* [Direction]
Tally all lines containing the word "joints". Give the number alone.

* [Information provided]
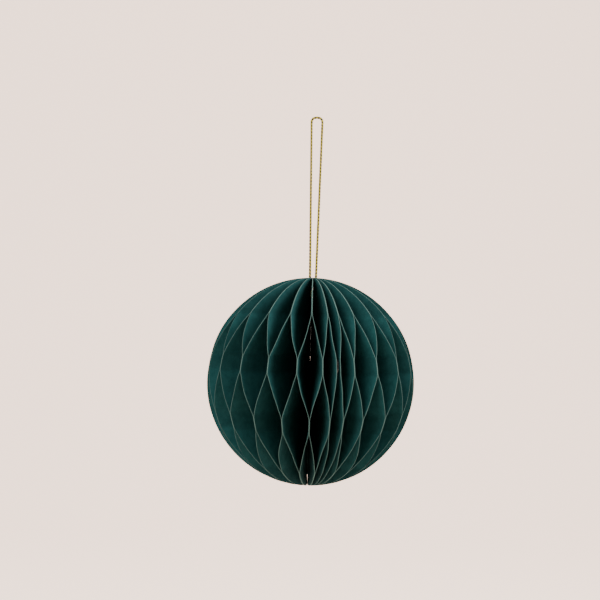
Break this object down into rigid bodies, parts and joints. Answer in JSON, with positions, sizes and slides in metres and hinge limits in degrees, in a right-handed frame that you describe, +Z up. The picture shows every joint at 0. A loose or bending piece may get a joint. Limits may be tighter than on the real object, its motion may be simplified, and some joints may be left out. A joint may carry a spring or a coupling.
{
  "type": "paper honeycomb ball",
  "caption": "Green paper honeycomb ball of glued half-disc leaves on a gold hanging loop, which opens from a flat fold into a sphere.",
  "frame": {"origin": "The hanging point, under the top of the loop", "axes": "+Z up along the ball's spine, -Y to the front and +X to the right; the closing seam stands a little right of the front"},
  "size_m": [0.1, 0.0999, 0.1777],
  "materials": {
    "paper": "matte dyed paper",
    "gold_cord": "twisted metallic thread",
    "binding_thread": "white cotton",
    "binding_glue": "soft glue stained by the paper's dye",
    "magnet": "plated disc"
  },
  "bodies": {
    "spine": {"upper_glue": "binding_glue", "middle_glue": "binding_glue", "lower_glue": "binding_glue", "spine_thread": "binding_thread", "loop_knot": "gold_cord"},
    "loop": {"hanging_loop": "gold_cord"},
    "right_cover": {"leaf_01": "paper", "cover_magnet_right": "magnet"},
    "fold_02": {"leaf_02": "paper"},
    "fold_03": {"leaf_03": "paper"},
    "fold_04": {"leaf_04": "paper"},
    "fold_05": {"leaf_05": "paper"},
    "fold_06": {"leaf_06": "paper"},
    "fold_07": {"leaf_07": "paper"},
    "fold_08": {"leaf_08": "paper"},
    "fold_09": {"leaf_09": "paper"},
    "fold_10": {"leaf_10": "paper"},
    "fold_11": {"leaf_11": "paper"},
    "fold_12": {"leaf_12": "paper"},
    "fold_13": {"leaf_13": "paper"},
    "fold_14": {"leaf_14": "paper"},
    "fold_15": {"leaf_15": "paper"},
    "fold_16": {"leaf_16": "paper"},
    "fold_17": {"leaf_17": "paper"},
    "fold_18": {"leaf_18": "paper"},
    "fold_19": {"leaf_19": "paper"},
    "fold_20": {"leaf_20": "paper"},
    "fold_21": {"leaf_21": "paper"},
    "fold_22": {"leaf_22": "paper"},
    "fold_23": {"leaf_23": "paper"},
    "fold_24": {"leaf_24": "paper"},
    "fold_25": {"leaf_25": "paper"},
    "fold_26": {"leaf_26": "paper"},
    "fold_27": {"leaf_27": "paper"},
    "fold_28": {"leaf_28": "paper"},
    "fold_29": {"leaf_29": "paper"},
    "fold_30": {"leaf_30": "paper"},
    "fold_31": {"leaf_31": "paper"},
    "fold_32": {"leaf_32": "paper"},
    "fold_33": {"leaf_33": "paper"},
    "fold_34": {"leaf_34": "paper"},
    "fold_35": {"leaf_35": "paper"},
    "fold_36": {"leaf_36": "paper"},
    "fold_37": {"leaf_37": "paper"},
    "fold_38": {"leaf_38": "paper"},
    "fold_39": {"leaf_39": "paper"},
    "fold_40": {"leaf_40": "paper"},
    "fold_41": {"leaf_41": "paper"},
    "fold_42": {"leaf_42": "paper"},
    "fold_43": {"leaf_43": "paper"},
    "left_cover": {"leaf_44": "paper", "cover_magnet_left": "magnet"}
  },
  "joints": [
    {"name": "spin", "type": "hinge", "parent": "spine", "child": "loop", "pos_m": [0, 0, -0.077], "axis": [0, 0, 1], "range_deg": [-180, 180]},
    {"name": "fold", "type": "hinge", "parent": "spine", "child": "right_cover", "pos_m": [0, 0, -0.127], "axis": [0, 0, 1], "range_deg": [0, 170], "deforming": ["leaf_01", "leaf_02", "leaf_03", "leaf_04", "leaf_05", "leaf_06", "leaf_07", "leaf_08", "leaf_09", "leaf_10", "leaf_11", "leaf_12", "leaf_13", "leaf_14", "leaf_15", "leaf_16", "leaf_17", "leaf_18", "leaf_19", "leaf_20", "leaf_21", "leaf_22", "leaf_23", "leaf_24", "leaf_25", "leaf_26", "leaf_27", "leaf_28", "leaf_29", "leaf_30", "leaf_31", "leaf_32", "leaf_33", "leaf_34", "leaf_35", "leaf_36", "leaf_37", "leaf_38", "leaf_39", "leaf_40", "leaf_41", "leaf_42", "leaf_43", "leaf_44"]},
    {"name": "turn_02", "type": "hinge", "parent": "spine", "child": "fold_02", "pos_m": [0, 0, -0.127], "axis": [0, 0, 1], "range_deg": [0, 165.59]},
    {"name": "turn_03", "type": "hinge", "parent": "spine", "child": "fold_03", "pos_m": [0, 0, -0.127], "axis": [0, 0, 1], "range_deg": [0, 160.11]},
    {"name": "turn_04", "type": "hinge", "parent": "spine", "child": "fold_04", "pos_m": [0, 0, -0.127], "axis": [0, 0, 1], "range_deg": [0, 153.44]},
    {"name": "turn_05", "type": "hinge", "parent": "spine", "child": "fold_05", "pos_m": [0, 0, -0.127], "axis": [0, 0, 1], "range_deg": [0, 146.02]},
    {"name": "turn_06", "type": "hinge", "parent": "spine", "child": "fold_06", "pos_m": [0, 0, -0.127], "axis": [0, 0, 1], "range_deg": [0, 138.13]},
    {"name": "turn_07", "type": "hinge", "parent": "spine", "child": "fold_07", "pos_m": [0, 0, -0.127], "axis": [0, 0, 1], "range_deg": [0, 129.97]},
    {"name": "turn_08", "type": "hinge", "parent": "spine", "child": "fold_08", "pos_m": [0, 0, -0.127], "axis": [0, 0, 1], "range_deg": [0, 121.64]},
    {"name": "turn_09", "type": "hinge", "parent": "spine", "child": "fold_09", "pos_m": [0, 0, -0.127], "axis": [0, 0, 1], "range_deg": [0, 113.21]},
    {"name": "turn_10", "type": "hinge", "parent": "spine", "child": "fold_10", "pos_m": [0, 0, -0.127], "axis": [0, 0, 1], "range_deg": [0, 104.74]},
    {"name": "turn_11", "type": "hinge", "parent": "spine", "child": "fold_11", "pos_m": [0, 0, -0.127], "axis": [0, 0, 1], "range_deg": [0, 96.27]},
    {"name": "turn_12", "type": "hinge", "parent": "spine", "child": "fold_12", "pos_m": [0, 0, -0.127], "axis": [0, 0, 1], "range_deg": [0, 87.8]},
    {"name": "turn_13", "type": "hinge", "parent": "spine", "child": "fold_13", "pos_m": [0, 0, -0.127], "axis": [0, 0, 1], "range_deg": [0, 79.35]},
    {"name": "turn_14", "type": "hinge", "parent": "spine", "child": "fold_14", "pos_m": [0, 0, -0.127], "axis": [0, 0, 1], "range_deg": [0, 70.93]},
    {"name": "turn_15", "type": "hinge", "parent": "spine", "child": "fold_15", "pos_m": [0, 0, -0.127], "axis": [0, 0, 1], "range_deg": [0, 62.55]},
    {"name": "turn_16", "type": "hinge", "parent": "spine", "child": "fold_16", "pos_m": [0, 0, -0.127], "axis": [0, 0, 1], "range_deg": [0, 54.19]},
    {"name": "turn_17", "type": "hinge", "parent": "spine", "child": "fold_17", "pos_m": [0, 0, -0.127], "axis": [0, 0, 1], "range_deg": [0, 45.87]},
    {"name": "turn_18", "type": "hinge", "parent": "spine", "child": "fold_18", "pos_m": [0, 0, -0.127], "axis": [0, 0, 1], "range_deg": [0, 37.58]},
    {"name": "turn_19", "type": "hinge", "parent": "spine", "child": "fold_19", "pos_m": [0, 0, -0.127], "axis": [0, 0, 1], "range_deg": [0, 29.31]},
    {"name": "turn_20", "type": "hinge", "parent": "spine", "child": "fold_20", "pos_m": [0, 0, -0.127], "axis": [0, 0, 1], "range_deg": [0, 21.06]},
    {"name": "turn_21", "type": "hinge", "parent": "spine", "child": "fold_21", "pos_m": [0, 0, -0.127], "axis": [0, 0, 1], "range_deg": [0, 12.83]},
    {"name": "turn_22", "type": "hinge", "parent": "spine", "child": "fold_22", "pos_m": [0, 0, -0.127], "axis": [0, 0, 1], "range_deg": [0, 4.61]},
    {"name": "turn_23", "type": "hinge", "parent": "spine", "child": "fold_23", "pos_m": [0, 0, -0.127], "axis": [0, 0, 1], "range_deg": [-4.87, 0]},
    {"name": "turn_24", "type": "hinge", "parent": "spine", "child": "fold_24", "pos_m": [0, 0, -0.127], "axis": [0, 0, 1], "range_deg": [-13.62, 0]},
    {"name": "turn_25", "type": "hinge", "parent": "spine", "child": "fold_25", "pos_m": [0, 0, -0.127], "axis": [0, 0, 1], "range_deg": [-22.36, 0]},
    {"name": "turn_26", "type": "hinge", "parent": "spine", "child": "fold_26", "pos_m": [0, 0, -0.127], "axis": [0, 0, 1], "range_deg": [-31.08, 0]},
    {"name": "turn_27", "type": "hinge", "parent": "spine", "child": "fold_27", "pos_m": [0, 0, -0.127], "axis": [0, 0, 1], "range_deg": [-39.78, 0]},
    {"name": "turn_28", "type": "hinge", "parent": "spine", "child": "fold_28", "pos_m": [0, 0, -0.127], "axis": [0, 0, 1], "range_deg": [-48.45, 0]},
    {"name": "turn_29", "type": "hinge", "parent": "spine", "child": "fold_29", "pos_m": [0, 0, -0.127], "axis": [0, 0, 1], "range_deg": [-57.08, 0]},
    {"name": "turn_30", "type": "hinge", "parent": "spine", "child": "fold_30", "pos_m": [0, 0, -0.127], "axis": [0, 0, 1], "range_deg": [-65.68, 0]},
    {"name": "turn_31", "type": "hinge", "parent": "spine", "child": "fold_31", "pos_m": [0, 0, -0.127], "axis": [0, 0, 1], "range_deg": [-74.24, 0]},
    {"name": "turn_32", "type": "hinge", "parent": "spine", "child": "fold_32", "pos_m": [0, 0, -0.127], "axis": [0, 0, 1], "range_deg": [-82.75, 0]},
    {"name": "turn_33", "type": "hinge", "parent": "spine", "child": "fold_33", "pos_m": [0, 0, -0.127], "axis": [0, 0, 1], "range_deg": [-91.2, 0]},
    {"name": "turn_34", "type": "hinge", "parent": "spine", "child": "fold_34", "pos_m": [0, 0, -0.127], "axis": [0, 0, 1], "range_deg": [-99.6, 0]},
    {"name": "turn_35", "type": "hinge", "parent": "spine", "child": "fold_35", "pos_m": [0, 0, -0.127], "axis": [0, 0, 1], "range_deg": [-107.92, 0]},
    {"name": "turn_36", "type": "hinge", "parent": "spine", "child": "fold_36", "pos_m": [0, 0, -0.127], "axis": [0, 0, 1], "range_deg": [-116.16, 0]},
    {"name": "turn_37", "type": "hinge", "parent": "spine", "child": "fold_37", "pos_m": [0, 0, -0.127], "axis": [0, 0, 1], "range_deg": [-124.29, 0]},
    {"name": "turn_38", "type": "hinge", "parent": "spine", "child": "fold_38", "pos_m": [0, 0, -0.127], "axis": [0, 0, 1], "range_deg": [-132.28, 0]},
    {"name": "turn_39", "type": "hinge", "parent": "spine", "child": "fold_39", "pos_m": [0, 0, -0.127], "axis": [0, 0, 1], "range_deg": [-140.05, 0]},
    {"name": "turn_40", "type": "hinge", "parent": "spine", "child": "fold_40", "pos_m": [0, 0, -0.127], "axis": [0, 0, 1], "range_deg": [-147.52, 0]},
    {"name": "turn_41", "type": "hinge", "parent": "spine", "child": "fold_41", "pos_m": [0, 0, -0.127], "axis": [0, 0, 1], "range_deg": [-154.52, 0]},
    {"name": "turn_42", "type": "hinge", "parent": "spine", "child": "fold_42", "pos_m": [0, 0, -0.127], "axis": [0, 0, 1], "range_deg": [-160.8, 0]},
    {"name": "turn_43", "type": "hinge", "parent": "spine", "child": "fold_43", "pos_m": [0, 0, -0.127], "axis": [0, 0, 1], "range_deg": [-165.95, 0]},
    {"name": "fold_left_cover", "type": "hinge", "parent": "spine", "child": "left_cover", "pos_m": [0, 0, -0.127], "axis": [0, 0, 1], "range_deg": [-170.5, 0]}
  ],
  "couplings": [
    {"joint": "turn_02", "follows": "fold", "ratio": 0.97112},
    {"joint": "turn_03", "follows": "fold", "ratio": 0.93887},
    {"joint": "turn_04", "follows": "fold", "ratio": 0.89963},
    {"joint": "turn_05", "follows": "fold", "ratio": 0.85599},
    {"joint": "turn_06", "follows": "fold", "ratio": 0.80962},
    {"joint": "turn_07", "follows": "fold", "ratio": 0.76159},
    {"joint": "turn_08", "follows": "fold", "ratio": 0.71257},
    {"joint": "turn_09", "follows": "fold", "ratio": 0.66301},
    {"joint": "turn_10", "follows": "fold", "ratio": 0.6132},
    {"joint": "turn_11", "follows": "fold", "ratio": 0.56333},
    {"joint": "turn_12", "follows": "fold", "ratio": 0.51352},
    {"joint": "turn_13", "follows": "fold", "ratio": 0.46382},
    {"joint": "turn_14", "follows": "fold", "ratio": 0.4143},
    {"joint": "turn_15", "follows": "fold", "ratio": 0.36497},
    {"joint": "turn_16", "follows": "fold", "ratio": 0.31583},
    {"joint": "turn_17", "follows": "fold", "ratio": 0.26687},
    {"joint": "turn_18", "follows": "fold", "ratio": 0.21809},
    {"joint": "turn_19", "follows": "fold", "ratio": 0.16946},
    {"joint": "turn_20", "follows": "fold", "ratio": 0.12095},
    {"joint": "turn_21", "follows": "fold", "ratio": 0.07253},
    {"joint": "turn_22", "follows": "fold", "ratio": 0.02417},
    {"joint": "turn_23", "follows": "fold", "ratio": -0.02573},
    {"joint": "turn_24", "follows": "fold", "ratio": -0.07718},
    {"joint": "turn_25", "follows": "fold", "ratio": -0.12857},
    {"joint": "turn_26", "follows": "fold", "ratio": -0.17987},
    {"joint": "turn_27", "follows": "fold", "ratio": -0.23104},
    {"joint": "turn_28", "follows": "fold", "ratio": -0.28204},
    {"joint": "turn_29", "follows": "fold", "ratio": -0.33284},
    {"joint": "turn_30", "follows": "fold", "ratio": -0.38343},
    {"joint": "turn_31", "follows": "fold", "ratio": -0.43375},
    {"joint": "turn_32", "follows": "fold", "ratio": -0.4838},
    {"joint": "turn_33", "follows": "fold", "ratio": -0.53354},
    {"joint": "turn_34", "follows": "fold", "ratio": -0.58292},
    {"joint": "turn_35", "follows": "fold", "ratio": -0.63189},
    {"joint": "turn_36", "follows": "fold", "ratio": -0.68036},
    {"joint": "turn_37", "follows": "fold", "ratio": -0.72819},
    {"joint": "turn_38", "follows": "fold", "ratio": -0.77515},
    {"joint": "turn_39", "follows": "fold", "ratio": -0.82089},
    {"joint": "turn_40", "follows": "fold", "ratio": -0.86482},
    {"joint": "turn_41", "follows": "fold", "ratio": -0.906},
    {"joint": "turn_42", "follows": "fold", "ratio": -0.94293},
    {"joint": "turn_43", "follows": "fold", "ratio": -0.97325},
    {"joint": "fold_left_cover", "follows": "fold", "ratio": -1}
  ]
}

* [Solution]
2